## Problem requirements
Take the data below and repeat it exactly.

## Records shown
<<<<
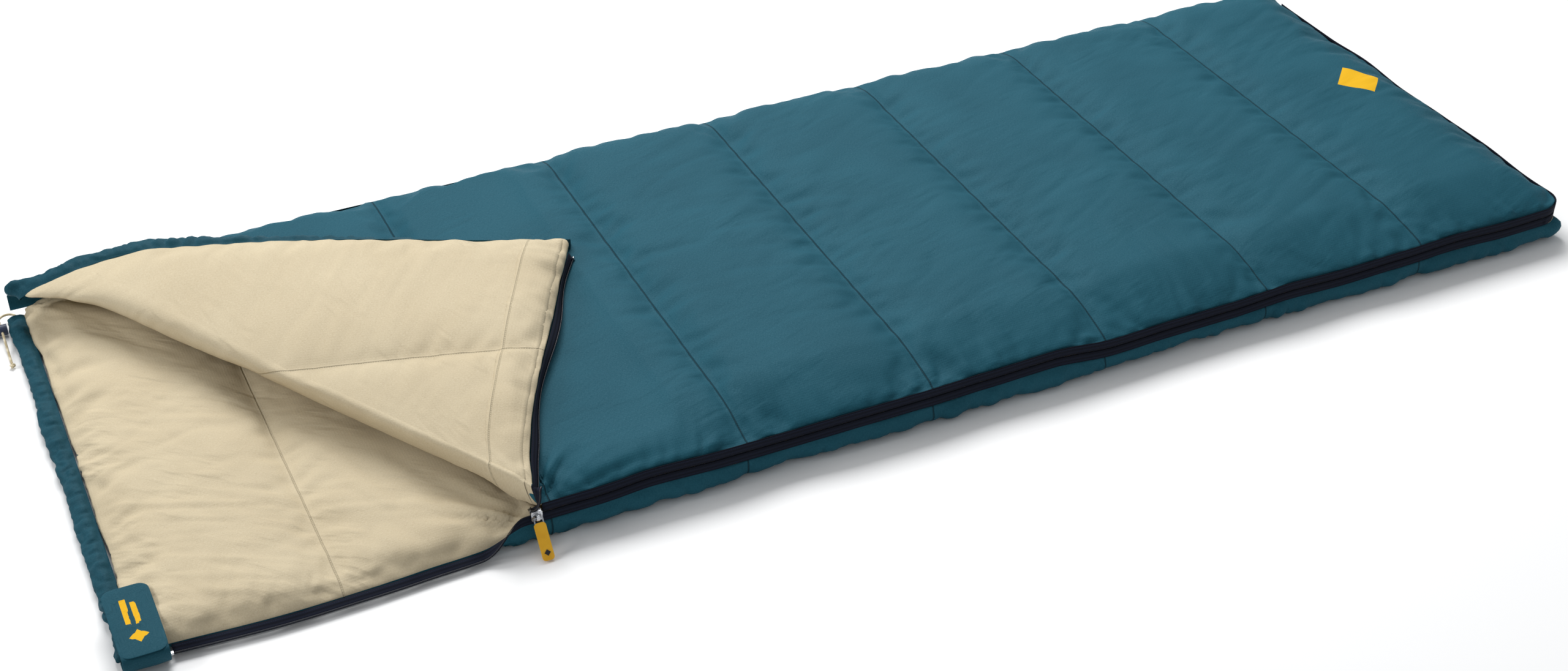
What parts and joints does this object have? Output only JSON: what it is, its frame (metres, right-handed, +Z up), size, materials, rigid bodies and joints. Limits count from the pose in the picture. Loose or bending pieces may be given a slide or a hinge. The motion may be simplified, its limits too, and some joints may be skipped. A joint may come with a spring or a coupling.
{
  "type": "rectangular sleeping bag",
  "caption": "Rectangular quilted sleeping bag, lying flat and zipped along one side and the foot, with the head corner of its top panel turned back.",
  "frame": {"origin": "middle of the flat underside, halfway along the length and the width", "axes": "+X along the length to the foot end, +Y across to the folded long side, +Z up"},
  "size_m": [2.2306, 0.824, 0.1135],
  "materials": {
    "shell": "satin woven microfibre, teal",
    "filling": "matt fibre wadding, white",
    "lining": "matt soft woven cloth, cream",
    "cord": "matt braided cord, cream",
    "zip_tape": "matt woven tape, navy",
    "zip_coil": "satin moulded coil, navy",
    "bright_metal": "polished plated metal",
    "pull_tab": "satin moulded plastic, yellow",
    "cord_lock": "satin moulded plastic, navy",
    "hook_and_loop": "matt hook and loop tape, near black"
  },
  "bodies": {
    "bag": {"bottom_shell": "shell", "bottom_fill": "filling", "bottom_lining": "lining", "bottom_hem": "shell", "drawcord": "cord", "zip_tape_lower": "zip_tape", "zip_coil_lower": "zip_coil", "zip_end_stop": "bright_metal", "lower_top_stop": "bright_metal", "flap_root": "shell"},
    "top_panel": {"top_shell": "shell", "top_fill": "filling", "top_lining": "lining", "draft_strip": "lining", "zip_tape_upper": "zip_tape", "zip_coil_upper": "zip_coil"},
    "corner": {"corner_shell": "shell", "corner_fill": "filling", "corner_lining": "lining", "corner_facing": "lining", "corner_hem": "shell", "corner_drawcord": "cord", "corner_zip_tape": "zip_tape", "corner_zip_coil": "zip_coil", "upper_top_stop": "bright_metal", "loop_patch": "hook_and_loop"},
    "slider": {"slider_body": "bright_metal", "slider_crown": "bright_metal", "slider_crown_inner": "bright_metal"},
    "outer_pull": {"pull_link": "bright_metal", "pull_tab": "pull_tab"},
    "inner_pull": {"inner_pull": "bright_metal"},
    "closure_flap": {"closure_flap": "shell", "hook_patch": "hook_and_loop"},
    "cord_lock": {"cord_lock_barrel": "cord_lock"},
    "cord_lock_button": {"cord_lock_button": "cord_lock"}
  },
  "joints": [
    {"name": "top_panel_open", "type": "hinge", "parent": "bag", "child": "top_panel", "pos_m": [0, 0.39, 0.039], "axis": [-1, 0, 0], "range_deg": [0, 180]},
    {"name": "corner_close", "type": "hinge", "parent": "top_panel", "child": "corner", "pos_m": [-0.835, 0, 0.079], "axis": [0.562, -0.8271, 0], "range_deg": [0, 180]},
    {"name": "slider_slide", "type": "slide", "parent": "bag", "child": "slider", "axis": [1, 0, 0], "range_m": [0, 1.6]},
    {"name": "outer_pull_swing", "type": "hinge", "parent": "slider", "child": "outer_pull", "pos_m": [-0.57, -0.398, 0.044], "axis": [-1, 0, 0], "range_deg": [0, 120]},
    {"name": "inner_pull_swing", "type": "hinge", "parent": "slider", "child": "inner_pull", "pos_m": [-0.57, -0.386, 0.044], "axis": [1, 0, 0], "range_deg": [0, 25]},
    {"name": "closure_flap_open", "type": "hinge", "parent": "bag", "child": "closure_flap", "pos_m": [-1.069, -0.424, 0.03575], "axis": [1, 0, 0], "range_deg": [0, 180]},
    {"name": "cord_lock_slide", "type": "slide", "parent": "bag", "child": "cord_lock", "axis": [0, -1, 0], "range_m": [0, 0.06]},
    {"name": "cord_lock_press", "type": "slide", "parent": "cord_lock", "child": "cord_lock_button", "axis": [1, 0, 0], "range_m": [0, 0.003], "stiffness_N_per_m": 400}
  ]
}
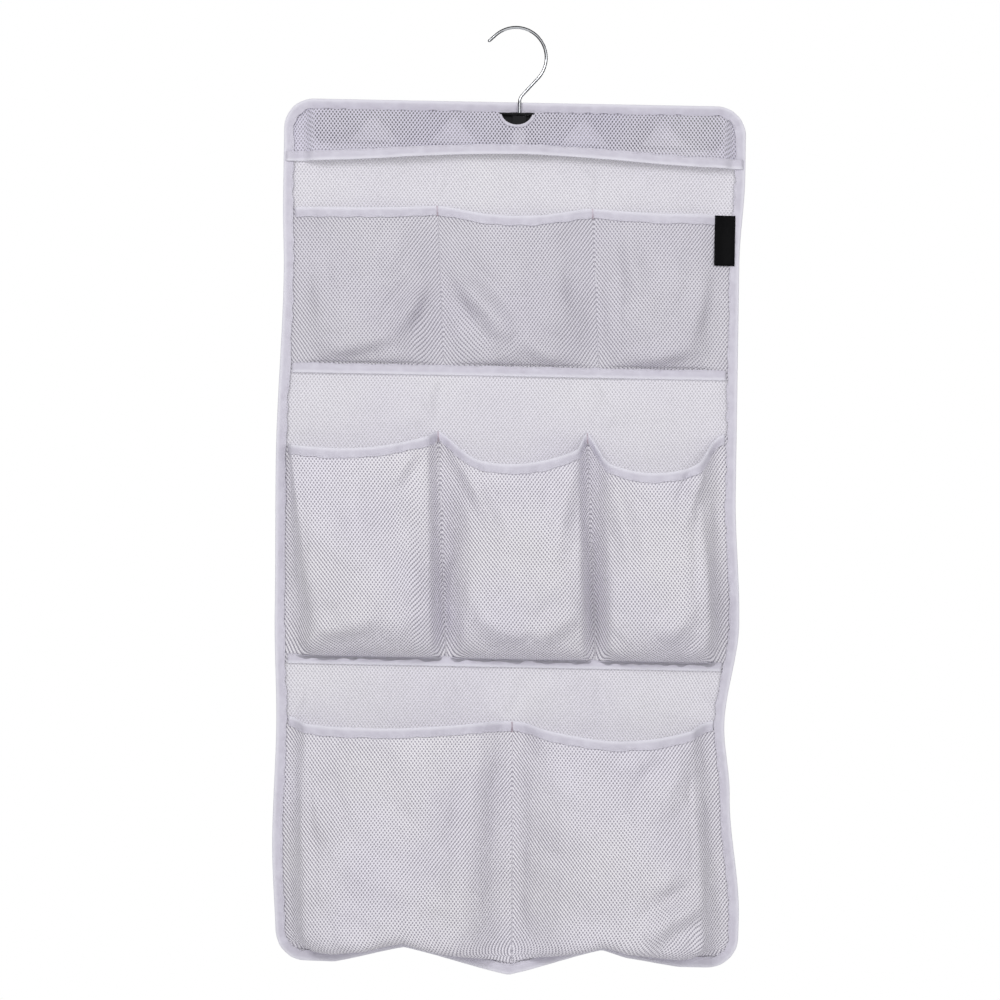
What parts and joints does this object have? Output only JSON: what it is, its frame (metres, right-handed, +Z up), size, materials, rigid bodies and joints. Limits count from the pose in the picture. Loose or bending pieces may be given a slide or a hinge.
>>>>
## Full solution
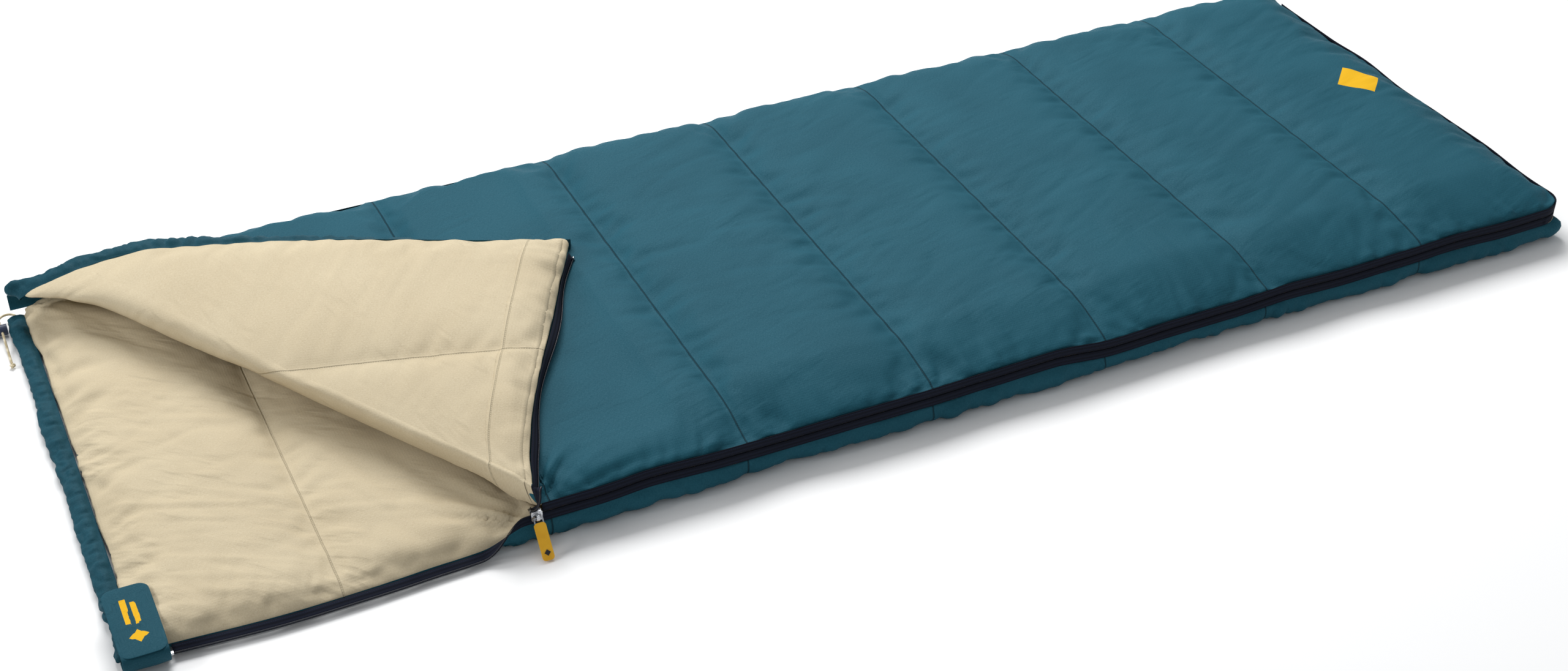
What parts and joints does this object have? Output only JSON: what it is, its frame (metres, right-handed, +Z up), size, materials, rigid bodies and joints. Limits count from the pose in the picture. Loose or bending pieces may be given a slide or a hinge. The motion may be simplified, its limits too, and some joints may be skipped. A joint may come with a spring or a coupling.
{
  "type": "rectangular sleeping bag",
  "caption": "Rectangular quilted sleeping bag, lying flat and zipped along one side and the foot, with the head corner of its top panel turned back.",
  "frame": {"origin": "middle of the flat underside, halfway along the length and the width", "axes": "+X along the length to the foot end, +Y across to the folded long side, +Z up"},
  "size_m": [2.2306, 0.824, 0.1135],
  "materials": {
    "shell": "satin woven microfibre, teal",
    "filling": "matt fibre wadding, white",
    "lining": "matt soft woven cloth, cream",
    "cord": "matt braided cord, cream",
    "zip_tape": "matt woven tape, navy",
    "zip_coil": "satin moulded coil, navy",
    "bright_metal": "polished plated metal",
    "pull_tab": "satin moulded plastic, yellow",
    "cord_lock": "satin moulded plastic, navy",
    "hook_and_loop": "matt hook and loop tape, near black"
  },
  "bodies": {
    "bag": {"bottom_shell": "shell", "bottom_fill": "filling", "bottom_lining": "lining", "bottom_hem": "shell", "drawcord": "cord", "zip_tape_lower": "zip_tape", "zip_coil_lower": "zip_coil", "zip_end_stop": "bright_metal", "lower_top_stop": "bright_metal", "flap_root": "shell"},
    "top_panel": {"top_shell": "shell", "top_fill": "filling", "top_lining": "lining", "draft_strip": "lining", "zip_tape_upper": "zip_tape", "zip_coil_upper": "zip_coil"},
    "corner": {"corner_shell": "shell", "corner_fill": "filling", "corner_lining": "lining", "corner_facing": "lining", "corner_hem": "shell", "corner_drawcord": "cord", "corner_zip_tape": "zip_tape", "corner_zip_coil": "zip_coil", "upper_top_stop": "bright_metal", "loop_patch": "hook_and_loop"},
    "slider": {"slider_body": "bright_metal", "slider_crown": "bright_metal", "slider_crown_inner": "bright_metal"},
    "outer_pull": {"pull_link": "bright_metal", "pull_tab": "pull_tab"},
    "inner_pull": {"inner_pull": "bright_metal"},
    "closure_flap": {"closure_flap": "shell", "hook_patch": "hook_and_loop"},
    "cord_lock": {"cord_lock_barrel": "cord_lock"},
    "cord_lock_button": {"cord_lock_button": "cord_lock"}
  },
  "joints": [
    {"name": "top_panel_open", "type": "hinge", "parent": "bag", "child": "top_panel", "pos_m": [0, 0.39, 0.039], "axis": [-1, 0, 0], "range_deg": [0, 180]},
    {"name": "corner_close", "type": "hinge", "parent": "top_panel", "child": "corner", "pos_m": [-0.835, 0, 0.079], "axis": [0.562, -0.8271, 0], "range_deg": [0, 180]},
    {"name": "slider_slide", "type": "slide", "parent": "bag", "child": "slider", "axis": [1, 0, 0], "range_m": [0, 1.6]},
    {"name": "outer_pull_swing", "type": "hinge", "parent": "slider", "child": "outer_pull", "pos_m": [-0.57, -0.398, 0.044], "axis": [-1, 0, 0], "range_deg": [0, 120]},
    {"name": "inner_pull_swing", "type": "hinge", "parent": "slider", "child": "inner_pull", "pos_m": [-0.57, -0.386, 0.044], "axis": [1, 0, 0], "range_deg": [0, 25]},
    {"name": "closure_flap_open", "type": "hinge", "parent": "bag", "child": "closure_flap", "pos_m": [-1.069, -0.424, 0.03575], "axis": [1, 0, 0], "range_deg": [0, 180]},
    {"name": "cord_lock_slide", "type": "slide", "parent": "bag", "child": "cord_lock", "axis": [0, -1, 0], "range_m": [0, 0.06]},
    {"name": "cord_lock_press", "type": "slide", "parent": "cord_lock", "child": "cord_lock_button", "axis": [1, 0, 0], "range_m": [0, 0.003], "stiffness_N_per_m": 400}
  ]
}
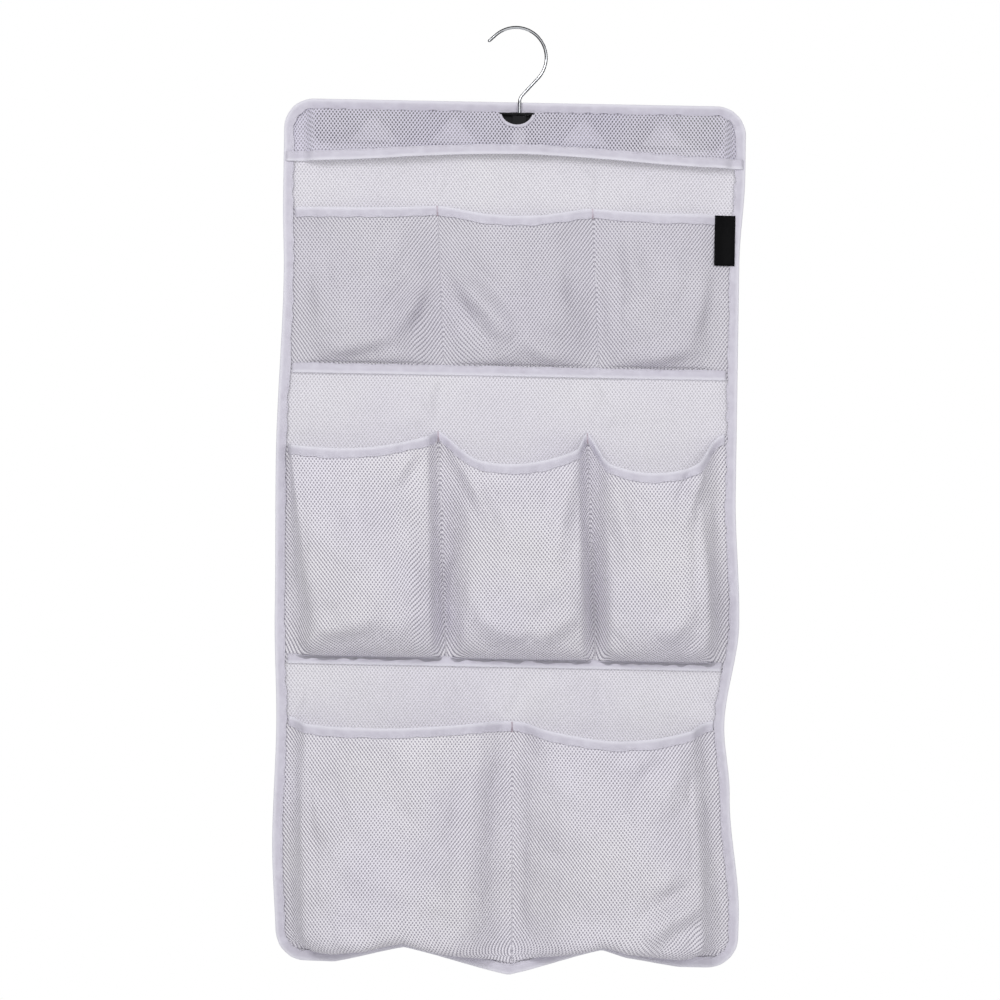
What parts and joints does this object have? Output only JSON: what it is, its frame (metres, right-handed, +Z up), size, materials, rigid bodies and joints. Limits count from the pose in the picture. Loose or bending pieces may be given a slide or a hinge.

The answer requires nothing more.